The DPP does three separate surveys with at least a sample size of 1068 for each race. The results of each survey are averaged and calculated out to the fourth decimal place to get the final result. (Note: in previous elections, the DPP required a sample size of 3000. They also have used a filter question in the past to disqualify respondents who support the KMT.)
The source for this is this document:
I am looking primarily at pp 20-25, 43-49.
So each respondent has three votes that he can cast in the following ways:
- A: 3
- A: 2, B: 1
- A: 1.5, B: 1.5
Since it is impossible to cast any number other than three total votes, we could normalize the three votes to one vote, which is what the DPP does when they report the results.
This fits somewhere in the family of limited votes. To review, the limited vote has districts with m seats, where m≧1, and each voter casts somewhere between 1 and m-1 votes. The top m vote-getters win the seat. Standard plurality elections are part of this family. M=1, and each voter casts one vote. SNTV is also part of this family. M>1, and each voter casts exactly one vote. However, here we have a case of voters casting more than one vote, and they can either spread their support among two candidates or concentrate it on one candidate.
I think this counts as limited vote with cumulation, except that cumulation is required, not simply allowed. You are not allowed to give one vote to three separate candidates.
Research on limited vote systems is very sparse (except for the SMP and SNTV variants). I need to go and look up the article, but I think I remember reading about a limited vote system for the London city council in the Victorian era. The upshot was that everyone cumulated their votes on the local candidate, so the election essentially turned into SNTV. That is what candidates in Taiwan seem to be trying to do. Every banner, ad, and billboard asks people to express exclusive support for them. However, I’m dying to know if this is actually what happens. Are there successful candidates who get large shares of their support from second preferences? Is there any pattern to whether a voter splits his support or not?
Another interesting question about these surveys has to do with sampling error. In short, there is no concession made to sampling error. If A gets a higher score than B, then A beats B no matter how small the difference is. This, of course, is just the type of thing that drives statisticians crazy. To simplify, the sampling error for a survey is roughly 1/Ön, where n is the sample size. Each survey has a sample size of n=1068, so the error for each survey is .03, or 3%. So when you do one survey, you get one answer. If you do the same survey 1000 more times, you’ll get 1000 more answers, all slightly different. However, 950 of those answers should be within 3% of the actual value in the population (which is what we are trying to measure).
Remember, however, that in these multimember districts, 10% or 15% support can often win the last spot. If one person gets 13% (or more accurately, somewhere between 10% and 16%) while another gets 12% (really 9%-15%), you simply can’t be sure that the former is really stronger than the latter. Doing three surveys helps a bit, but the answer isn’t three times better. The error is roughly 1/Ö3204, or 1.77%. There are going to be lots of instances in which the difference between the last winner and the first loser is more than twice that, which is roughly what it would take to say that the former is more popular than the latter in a statistical sense. I haven’t looked at it, but it wouldn’t surprise me if the last winner and first loser were not statistically significantly different in a majority of races. However, the DPP makes no allowance for this. If you get a lower value, you lose.

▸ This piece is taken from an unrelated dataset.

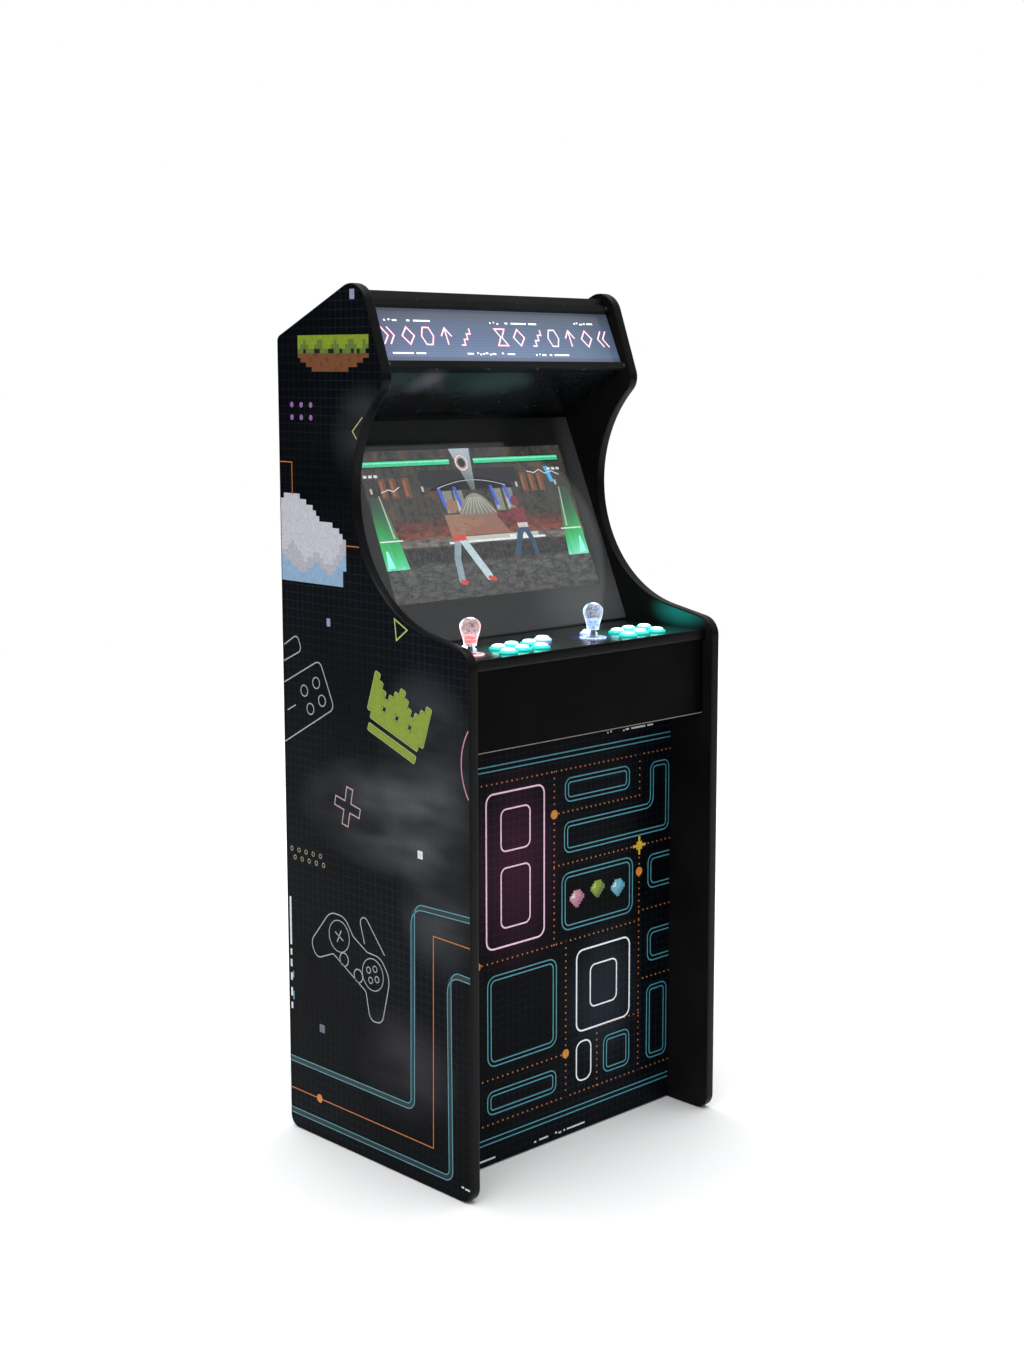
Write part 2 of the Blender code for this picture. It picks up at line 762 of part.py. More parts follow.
def power(panel, inside):
    """Mains inlet with its socket, and the rocker switch beside it in the same flange."""
    x, z = INLET_X, INLET_Z
    near = inside - 18 * MM
    far = REAR_FACE + 20 * MM
    wide = 26 * MM
    tall = 13 * MM
    flange = REAR_FACE + 2.5 * MM
    hole = box(
        "inlet_hole", (x - wide, near, z - tall), (x + wide, far, z + tall), cutter=True
    )
    cut(panel, hole)
    less = 0.4 * MM
    inlet = box(
        "power_inlet",
        (x - wide + less, near, z - tall + less),
        (x + wide - less, REAR_FACE + 1 * MM, z + tall - less),
        dark_plastic(),
    )
    lip = 4 * MM
    edge = box(
        "inlet_flange",
        (x - wide - lip, REAR_FACE + GAP, z - tall - lip),
        (x + wide + lip, flange, z + tall + lip),
        cutter=True,
    )
    joined(inlet, edge)
    pin_side = x + 10 * MM
    socket = box(
        "inlet_socket",
        (pin_side - 12 * MM, REAR_FACE - 14 * MM, z - 9 * MM),
        (pin_side + 12 * MM, far, z + 9 * MM),
        cutter=True,
    )
    switch_side = x - 14 * MM
    well = box(
        "switch_well",
        (switch_side - 6 * MM, REAR_FACE - 14 * MM, z - 10 * MM),
        (switch_side + 6 * MM, far, z + 10 * MM),
        cutter=True,
    )
    cut(inlet, socket, well)
    axle = REAR_FACE - 4 * MM
    rocker(switch_side, axle, z)


def rocker(x, y, z):
    """The rocker: a drum about X with two flats that meet in a shallow valley on its outer side."""
    half = 5.5 * MM
    radius = 9 * MM
    drum = rod("power_switch", (x - half, y, z), (x + half, y, z), radius, 12, dark_plastic(), origin=(x, y, z))
    for name, tilt in (("upper", 0.35), ("lower", -0.12)):
        flat = box(
            f"rocker_{name}_flat",
            (-20 * MM, 6 * MM, -20 * MM),
            (20 * MM, 26 * MM, 20 * MM),
            cutter=True,
            origin=(0, 0, 0),
        )
        flat.location = (x, y, z)
        flat.rotation_euler = (tilt, 0, 0)
        cut(drum, flat)


def inside_parts():
    """Floor board, computer and power supply."""
    front = KICK_FRONT + KICK_THICK + GAP
    back = REAR_FACE - PANEL - GAP
    low = 42 * MM
    top = low + BOARD
    box("floor_board", (-FIT, front, low), (FIT, back, top), raw_board())
    seat = top + GAP
    box("computer", (-190 * MM, -60 * MM, seat), (50 * MM, 150 * MM, seat + 60 * MM), dark_plastic())
    box("power_supply", (110 * MM, -20 * MM, seat), (260 * MM, 120 * MM, seat + 86 * MM), steel())


def main():
    clear_scene()
    collection(PARTS)
    collection(CUTTERS)
    side("left", -1)
    side("right", 1)
    roof()
    marquee()
    screen()
    control_box()
    buttons()
    for player, x, y in stick_points():
        stick(player, x, y)
    rear()
    inside_parts()


main()
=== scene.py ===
"""Looks of the arcade cabinet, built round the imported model: boards and moldings, printed art, lit controls,
screen, marquee, rear fittings, and a plain studio. Metres, +Z up, the front faces -Y."""

import json
import math

import bmesh
import bpy
from mathutils import Matrix, Vector

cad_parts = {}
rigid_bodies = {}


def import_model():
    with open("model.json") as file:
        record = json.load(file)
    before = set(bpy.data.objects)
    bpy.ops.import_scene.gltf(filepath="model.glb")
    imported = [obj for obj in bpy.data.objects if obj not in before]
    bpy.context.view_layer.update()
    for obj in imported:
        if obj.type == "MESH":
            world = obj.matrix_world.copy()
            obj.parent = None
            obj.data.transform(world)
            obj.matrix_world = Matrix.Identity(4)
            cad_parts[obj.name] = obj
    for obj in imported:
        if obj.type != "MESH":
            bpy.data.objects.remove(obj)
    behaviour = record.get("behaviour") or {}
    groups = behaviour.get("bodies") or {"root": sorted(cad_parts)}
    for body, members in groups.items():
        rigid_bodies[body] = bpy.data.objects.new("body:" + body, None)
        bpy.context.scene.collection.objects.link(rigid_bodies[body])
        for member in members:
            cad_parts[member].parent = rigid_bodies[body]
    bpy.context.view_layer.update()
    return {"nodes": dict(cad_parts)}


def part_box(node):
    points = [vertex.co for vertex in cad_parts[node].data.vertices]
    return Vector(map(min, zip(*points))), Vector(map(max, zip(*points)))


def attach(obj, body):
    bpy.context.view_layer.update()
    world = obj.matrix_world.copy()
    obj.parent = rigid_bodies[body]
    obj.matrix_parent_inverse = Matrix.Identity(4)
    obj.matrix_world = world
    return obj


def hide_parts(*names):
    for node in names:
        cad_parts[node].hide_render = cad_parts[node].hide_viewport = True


MM = 0.001

for leftover in list(bpy.data.objects):
    bpy.data.objects.remove(leftover)
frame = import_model()
nodes = frame["nodes"]

# Faces of the CAD that several pieces share: the left board's outer and inner face, the deck's top and the
# kick panel's front
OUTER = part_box("left_side_panel")[0].x
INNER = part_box("left_side_panel")[1].x
DECK_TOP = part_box("control_panel")[1].z
KICK_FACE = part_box("kick_panel")[0].y

# Printed ink: how far it stands off its face, how thick it is, and how far apart two levels of it are
FACE_LIFT = 0.05 * MM
INK = 0.12 * MM
LEVEL_STEP = 1.15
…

(Note: In previous elections, the DPP required each survey to have a sample size of at least n=3000. 1/Ö9000 is 1.05%. Better, but still not necessarily conclusive. And very expensive.)
Of course, you now expect me to conclude that the DPP’s system is unreasonable. Nope. The purpose of a primary system is not to choose the most popular candidates. It is to persuade the losers to stand down so that the party can succeed in the general election. Think about this from the loser’s perspective. There was a fair criterion that was well understood in advance. The loser might not be less popular than the winner, but there is very little reason to believe that he is more popular. Moreover, in the general election, the party nominees will enjoy the benefits of the party label. If the loser ran as an independent, he would probably lose much of his support (since most of his supporters are also DPP supporters and would want to vote for a DPP candidate). In other words, if you couldn’t win the primary, chances are pretty dim that you might be able to win the general election, even if you think you really had more support in the general population than the winner and just got an unlucky sample. If the losers stand down, then this system works.
(Yes, I will be paying attention to what happens next. This is one of the reasons that I’m so excited to get data on people contesting the nominations.)